Would you return all of this data exactly, leaving nothing out?
=====
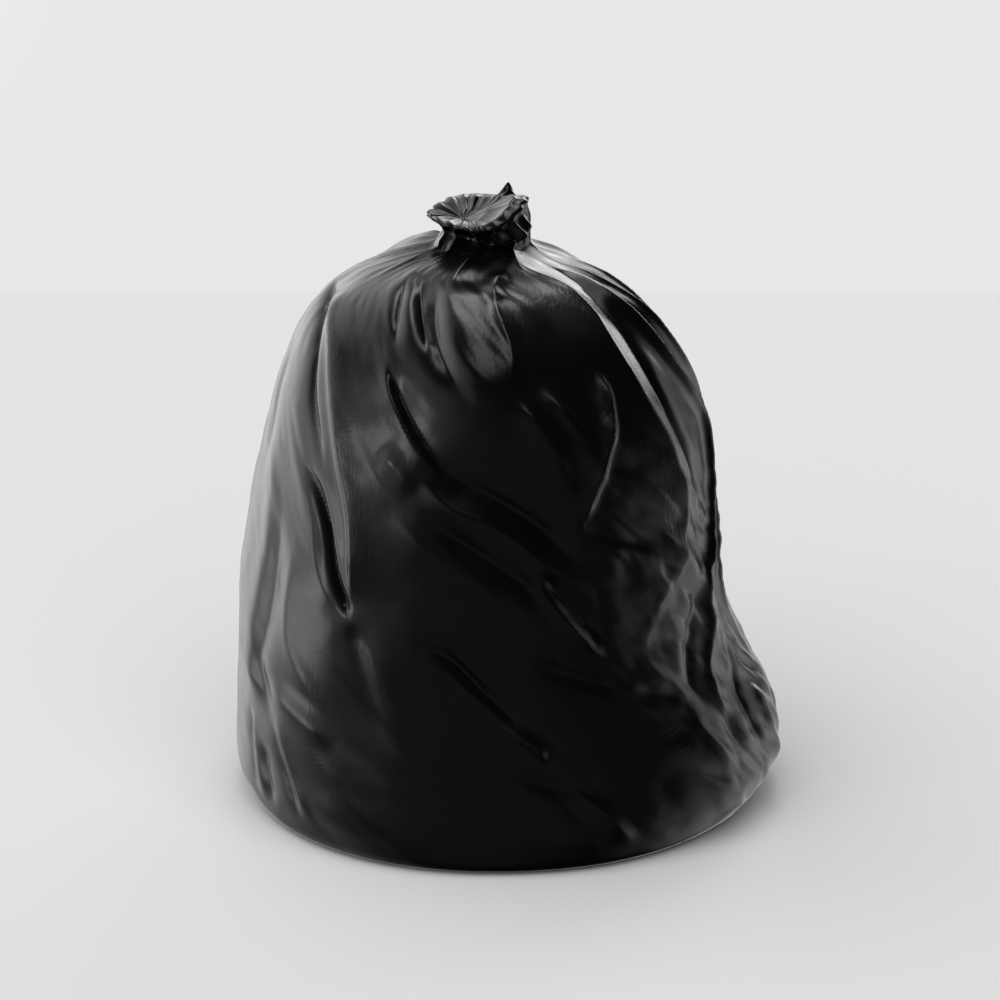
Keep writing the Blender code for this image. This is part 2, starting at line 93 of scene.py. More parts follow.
def smoothThrough(knots, values, at):
    # cubic Hermite curve: between two knots, values and slopes blended by 2t^3-3t^2+1 and its kin
    knots = np.asarray(knots, float)
    values = np.asarray(values, float)
    slopes = np.gradient(values, knots, axis=0)
    i = np.clip(np.searchsorted(knots, at, side="right") - 1, 0, len(knots) - 2)
    span = (knots[i + 1] - knots[i])[..., None]
    t = np.clip((at - knots[i])[..., None] / span, 0, 1)
    return ((2 * t**3 - 3 * t**2 + 1) * values[i] + (t**3 - 2 * t**2 + t) * span * slopes[i]
            + (3 * t**2 - 2 * t**3) * values[i + 1] + (t**3 - t**2) * span * slopes[i + 1])


def wayAlong(points):
    # running sum of the straight steps between points
    steps = np.linalg.norm(np.diff(points, axis=0), axis=1)
    return np.concatenate(([0.0], np.cumsum(steps)))


profile = np.array(sack["profile"])
profileUp = wayAlong(np.c_[profile[:, 0], profile[:, 1:].mean(axis=1)])
neckUp = profileUp[-1]


def ovalPoint(turn, left, right, front, back):
    # lopsided ellipse: centre half way between opposite reaches, swollen by sin(2 turn) squared
    fuller = 1 + sack["cornerFullness"] * np.sin(2 * turn) ** 2
    x = (right - left) / 2 + (right + left) / 2 * np.sin(turn) * fuller
    y = (back - front) / 2 - (back + front) / 2 * np.cos(turn) * fuller
    return x, y


def degreesApart(turn, middle):
    # how far a turn in radians lies from a middle in degrees, from -180 to 180 degrees
    return (np.degrees(turn) - middle + 180) % 360 - 180


def filledBody(turn, up):
    # oval rings whose height and reaches follow the profile, plus a bell-shaped swell at each lump
    height, left, right, front, back = np.moveaxis(smoothThrough(profileUp, profile, up), -1, 0)
    x, y = ovalPoint(turn, left, right, front, back)
    for middle, wayUp, turnSpread, upSpread, size in sack["lumps"]:
        swell = size * np.exp(-(degreesApart(turn, middle) / turnSpread) ** 2
                              - ((up - wayUp) / upSpread) ** 2)
        x = x + swell * np.sin(turn)
        y = y - swell * np.cos(turn)
    return np.stack([x, y, height], axis=-1)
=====
● WRITTEN ANSWER:
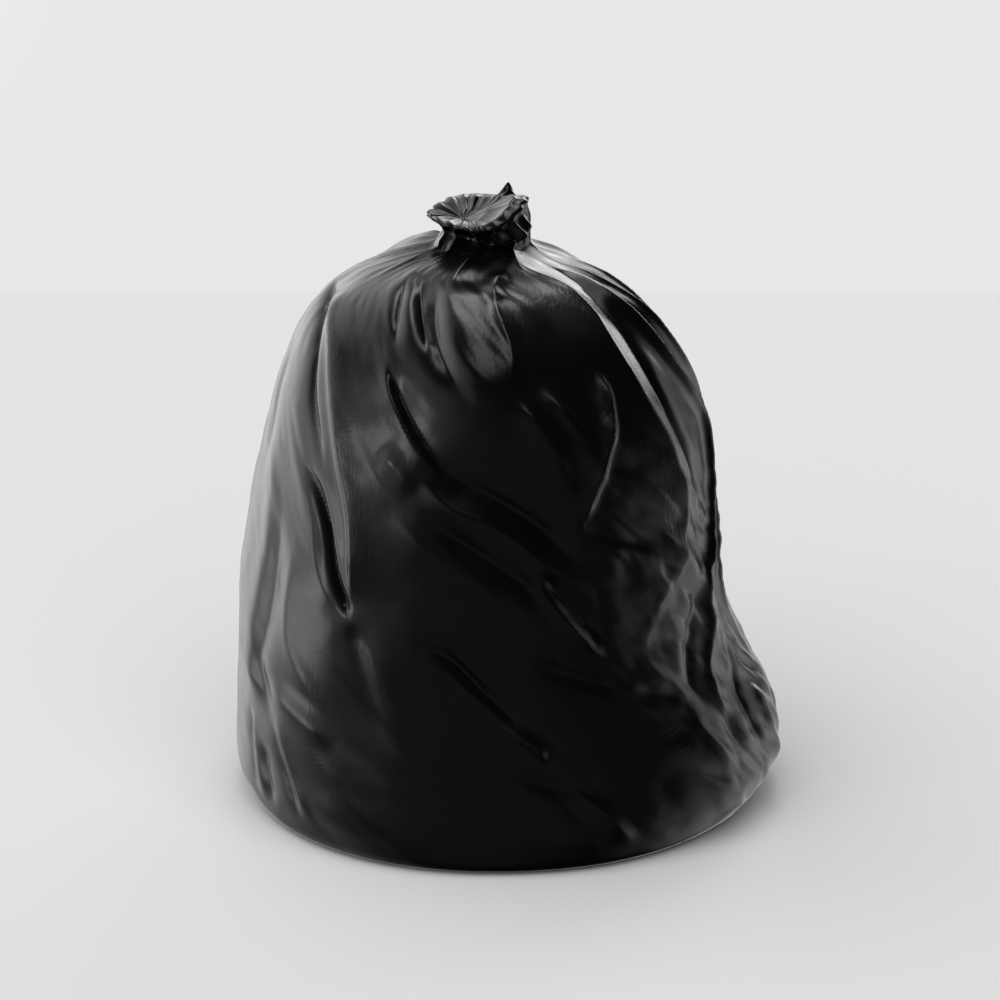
Keep writing the Blender code for this image. This is part 2, starting at line 93 of scene.py. More parts follow.
def smoothThrough(knots, values, at):
    # cubic Hermite curve: between two knots, values and slopes blended by 2t^3-3t^2+1 and its kin
    knots = np.asarray(knots, float)
    values = np.asarray(values, float)
    slopes = np.gradient(values, knots, axis=0)
    i = np.clip(np.searchsorted(knots, at, side="right") - 1, 0, len(knots) - 2)
    span = (knots[i + 1] - knots[i])[..., None]
    t = np.clip((at - knots[i])[..., None] / span, 0, 1)
    return ((2 * t**3 - 3 * t**2 + 1) * values[i] + (t**3 - 2 * t**2 + t) * span * slopes[i]
            + (3 * t**2 - 2 * t**3) * values[i + 1] + (t**3 - t**2) * span * slopes[i + 1])


def wayAlong(points):
    # running sum of the straight steps between points
    steps = np.linalg.norm(np.diff(points, axis=0), axis=1)
    return np.concatenate(([0.0], np.cumsum(steps)))


profile = np.array(sack["profile"])
profileUp = wayAlong(np.c_[profile[:, 0], profile[:, 1:].mean(axis=1)])
neckUp = profileUp[-1]


def ovalPoint(turn, left, right, front, back):
    # lopsided ellipse: centre half way between opposite reaches, swollen by sin(2 turn) squared
    fuller = 1 + sack["cornerFullness"] * np.sin(2 * turn) ** 2
    x = (right - left) / 2 + (right + left) / 2 * np.sin(turn) * fuller
    y = (back - front) / 2 - (back + front) / 2 * np.cos(turn) * fuller
    return x, y


def degreesApart(turn, middle):
    # how far a turn in radians lies from a middle in degrees, from -180 to 180 degrees
    return (np.degrees(turn) - middle + 180) % 360 - 180


def filledBody(turn, up):
    # oval rings whose height and reaches follow the profile, plus a bell-shaped swell at each lump
    height, left, right, front, back = np.moveaxis(smoothThrough(profileUp, profile, up), -1, 0)
    x, y = ovalPoint(turn, left, right, front, back)
    for middle, wayUp, turnSpread, upSpread, size in sack["lumps"]:
        swell = size * np.exp(-(degreesApart(turn, middle) / turnSpread) ** 2
                              - ((up - wayUp) / upSpread) ** 2)
        x = x + swell * np.sin(turn)
        y = y - swell * np.cos(turn)
    return np.stack([x, y, height], axis=-1)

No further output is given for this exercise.